Each of these platforms have a $0 commission to buy or sell stocks and ETFs.
If You Want a Hands-Off Approach
The following platforms can recommend a personalized asset allocation of stock and bond index funds.
Each service will automatically rebalance as you invest new funds, and many robo-advisors also offer banking services to deposit paychecks or pay bills.
Here are our top picks if you want to take a hands-off approach to investing:
- Acorns: Invest as little as $5 at a time. You can round up purchases or shop at participating retailers to fund your investments. Has a $3 or $5 monthly fee.
- Betterment: Create a stock-bond or socially responsible portfolio with as little as $10. The annual advisory fee is 0.25%.
- Empower: Investors can use the free portfolio analyzer and retirement planning tools. Managed investment accounts require a minimum $100,000 balance.
Advisory fees apply to each option above, but they are affordable and can provide the assistance you need to begin.
Why You Should Invest Early and Regularly
“Early and often” can be the best investment frequency so that you have a longer period of time to make money.
Investing small amounts of money won’t make you rich overnight, but consistent contributions can turn into a small fortune over a lifetime.

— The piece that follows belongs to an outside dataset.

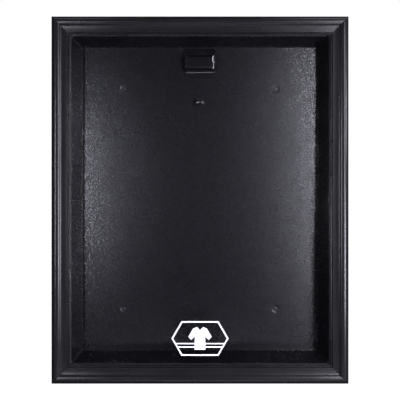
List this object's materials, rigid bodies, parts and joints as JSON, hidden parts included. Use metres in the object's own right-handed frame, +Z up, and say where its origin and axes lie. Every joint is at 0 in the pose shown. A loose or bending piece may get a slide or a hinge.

Putting money into investments regularly also prevents you from timing the market and waiting to invest a lump sum until you can finally afford an expensive investment or a bull market begins again.
Dollar-cost averaging means you invest the same amount of money each month and buy assets at the current price. As long as asset values increase before you need to sell, you can be a successful investor.
Having more time in the market can be more productive than timing the market since it puts your money to work immediately.
Whether you invest in stocks, bonds or another option, investing can help increase your net worth since it allows your long-term cash reserves to be more productive.
There isn’t a one-size-fits-all solution when it comes to investing, but you should start with the asset that fits your risk tolerance and budget.
In time, you can expand into other assets to diversify your income streams.